Friday, February 1, 2013

Geo Everywhere

Precise geographic data is invaluable when it comes to software that has to know either where the hardware its running on is, or where something else is. And it seems that this particular type of data is found in software everywhere. And if it isn't, you could probably find a valid use case after browsing the code for ten minutes. Phenomenons hit software development culture, some stay while some disappear. The ones that stay, generally never stop evolving in an effort to standardize their meaning. Everyone must be on the same page, otherwise, you might as well create your own ad-hoc formulation. Geo is different. The way we store, manipulate, and use the data is constantly in flux. But the data itself — longitude and latitude — unchanging, and unambiguous.

With such a simple schema, there is little room for misinterpretation. No wonder this data has made it's way into so much of the software we use. But I have my doubts that this was simply due to the mobile computing movement, and that we're only seeing all this geographic data in software thanks to this new paradigm. It certainly helped, but there is more to it than that. With mobile, the use case for geo is the hardware itself. The applications on your phone can make use of the fact that you're two blocks west of the coffee shop on 23rd st. Likewise, mobile computers might like to know where they are relative to other mobile machines. And there are ten-thousand micro use cases in between.
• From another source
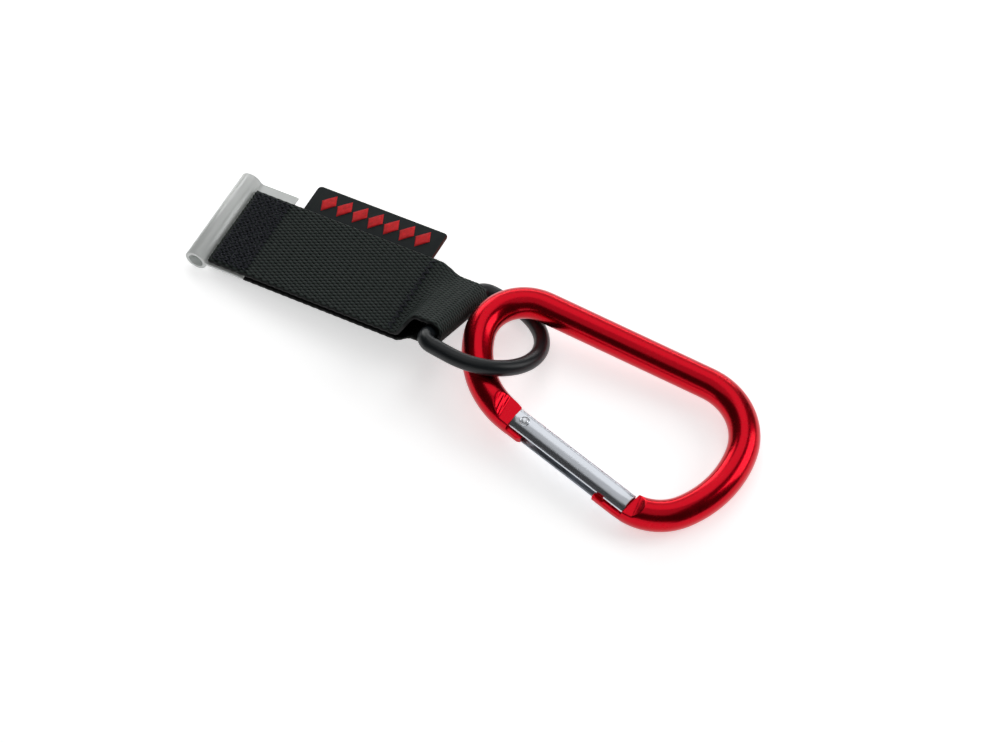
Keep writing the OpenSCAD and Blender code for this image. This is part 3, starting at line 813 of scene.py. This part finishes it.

I think what we'll see in the near-term is more application of geographic data to software objects, as they traverse the cloud. The capabilities of our data to navigate the globe will grow, as will our ability to instruct our applications on how to best route that data. Geographic data will play a key role in enabling this capability. Further, I think the computations that route our data between intercontinental cloud providers will be more complex than simply thinking about proximity. How close is the provider to the consumer? There are a ton of other factors in figuring this out, geo data touching on all of them.